By now, it is clear that no matter who wins the AI race, the biggest profiteer is NVIDIA. It’s common knowledge that the company is a market leader in the hardware category with its GPUs being widely used by all AI-focused companies in the world. That’s not all. NVIDIA, the biggest chip company in the world, is leading the battle from the software side of things as well, with its CUDA (Computing Unified Device Architecture) software.
CUDA, in essence, is like the magic wand that connects software to NVIDIA GPUs. It’s the handshake that enables your AI algorithms to work with the computing power of these graphical beasts. But to NVIDIA’s advantage, CUDA isn’t just any ordinary enchantment, but a closed-source, low-level API that wraps the software around NVIDIA’s GPUs, creating an ecosystem for parallel computing. It’s so potent that even the most formidable competitors such as AMD and Intel struggle to match its finesse.
While other contenders such as Intel and AMD attempt to juggle one or the other, NVIDIA has mastered the art of both. Their GPUs are sleek, powerful, and coveted – and it’s no coincidence that they’ve also laid down the foundations of software that make the most of these machines.
Software companies can’t just waltz in and claim the crown to replace NVIDIA, they lack the hardware prowess. On the flip side, hardware manufacturers can’t wade into the software territory without struggling. This has made CUDA the winning ingredient for NVIDIA in AI.
Undisputed but vulnerable
NVIDIA built CUDA in 2006 with parallel computing for processing on multiple GPUs simultaneously. Earlier, developers were using models like Microsoft’s Direct3D or Linux’s OpenGL for computational purposes on GPUs, but lacked parallel computing capabilities. After the launch of CUDA, businesses began tailoring their strategies to adopt the software. OpenCL by Khronos Group was the only potential competitor released in 2009. But by then all companies had already started leveraging CUDA, leaving no room or need for it.
NVIDIA’s current strategy sounds all great, but there are some major drawbacks in it as well. Though CUDA is a moat for NVIDIA, the company’s pursuit of an upmarket strategy, focusing on high-priced data centre offerings, might let other companies be able to catch up with their software.

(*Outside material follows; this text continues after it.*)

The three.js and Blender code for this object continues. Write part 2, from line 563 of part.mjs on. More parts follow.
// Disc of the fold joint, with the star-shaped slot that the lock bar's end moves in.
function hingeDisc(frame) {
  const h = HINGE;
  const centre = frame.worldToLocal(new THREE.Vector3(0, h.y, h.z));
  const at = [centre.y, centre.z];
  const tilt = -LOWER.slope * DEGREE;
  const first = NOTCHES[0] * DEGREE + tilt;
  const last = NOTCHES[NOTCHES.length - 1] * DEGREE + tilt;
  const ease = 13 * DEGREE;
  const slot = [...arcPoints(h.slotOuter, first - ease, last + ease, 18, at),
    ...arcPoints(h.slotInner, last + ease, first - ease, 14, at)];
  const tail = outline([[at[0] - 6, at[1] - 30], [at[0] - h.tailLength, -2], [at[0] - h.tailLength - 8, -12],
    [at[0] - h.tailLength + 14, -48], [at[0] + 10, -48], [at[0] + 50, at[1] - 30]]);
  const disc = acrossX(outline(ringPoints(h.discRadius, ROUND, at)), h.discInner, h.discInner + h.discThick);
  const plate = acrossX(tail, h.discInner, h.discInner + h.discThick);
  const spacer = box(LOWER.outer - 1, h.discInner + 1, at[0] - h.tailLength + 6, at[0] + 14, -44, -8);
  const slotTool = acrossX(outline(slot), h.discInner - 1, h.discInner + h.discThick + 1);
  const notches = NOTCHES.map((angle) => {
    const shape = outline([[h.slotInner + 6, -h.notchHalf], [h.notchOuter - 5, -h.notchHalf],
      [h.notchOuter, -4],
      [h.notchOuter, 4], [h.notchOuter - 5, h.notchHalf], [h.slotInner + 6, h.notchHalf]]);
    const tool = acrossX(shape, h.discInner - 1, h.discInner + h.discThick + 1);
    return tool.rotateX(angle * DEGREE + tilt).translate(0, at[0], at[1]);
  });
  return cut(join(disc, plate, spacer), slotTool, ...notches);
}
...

Moreover, the market is rife with a GPU shortage that feels almost mythical, but a few are willing to forsake NVIDIA’s wares for alternatives like AMD or Intel. It’s almost as if tech aficionados would rather gnaw on cardboard than consider a GPU from another company.
NVIDIA’s maintenance of its current dominance is rooted in removing the RAM constraints within its consumer grade GPUs. This situation is likely to change as necessity drives the development of software that efficiently exploits consumer-grade GPUs, potentially aided by open-source solutions or offerings from competitors like AMD and Intel.
Both Intel and AMD stand a chance at challenging NVIDIA’s supremacy, provided they shift away from mimicking NVIDIA’s high-end approach and instead focus on delivering potent, yet cost-effective GPUs, and build open source solutions. Crucially, they should differentiate themselves by avoiding artificial constraints that limit GPU capabilities, which NVIDIA employs to steer users towards their pricier data centre GPUs.
Even after these existing constraints, a lot of developers choose NVIDIA’s consumer grade GPUs over Intel or AMD for ML development. A lot of recent development in these smaller GPUs has led to people shifting to them for deploying models.
There is another competitor coming up
Interestingly, OpenAI’s Triton emerges as a disruptive force against NVIDIA’s closed-source stronghold with CUDA. Triton, taking Meta’s PyTorch 2.0 input via PyTorch Inductor, carves a path by sidestepping NVIDIA’s CUDA libraries and favouring open-source alternatives like CUTLASS.
While CUDA is an accelerated computing mainstay, Triton broadens the horizon. It bridges languages, enabling high-level ones to match the performance of lower-level counterparts. Triton’s legible kernels empower ML researchers, automating memory management and scheduling while proving invaluable for complex operations like Flash Attention.
Triton is currently only being powered on NVIDIA GPUs, the open-source reach might soon extend beyond, marking the advent of a shift. Numerous hardware vendors are set to join the Triton ecosystem, reducing the effort needed to compile for new hardware.
NVIDIA, with all its might, overlooked a critical aspect – usability. This oversight allowed OpenAI and Meta to craft a portable software stack for various hardware, questioning why NVIDIA didn’t simplify CUDA for ML researchers. The absence of their hand in initiatives like Flash Attention raises eyebrows.
NVIDIA has indeed had the upper hand when it comes to product supremacy. But let’s not underestimate the giants of tech. Cloud providers have rolled up their sleeves, designing their own chips that could give NVIDIA’s GPUs a run for their transistors.
Still, all of this is just wishful thinking as of now.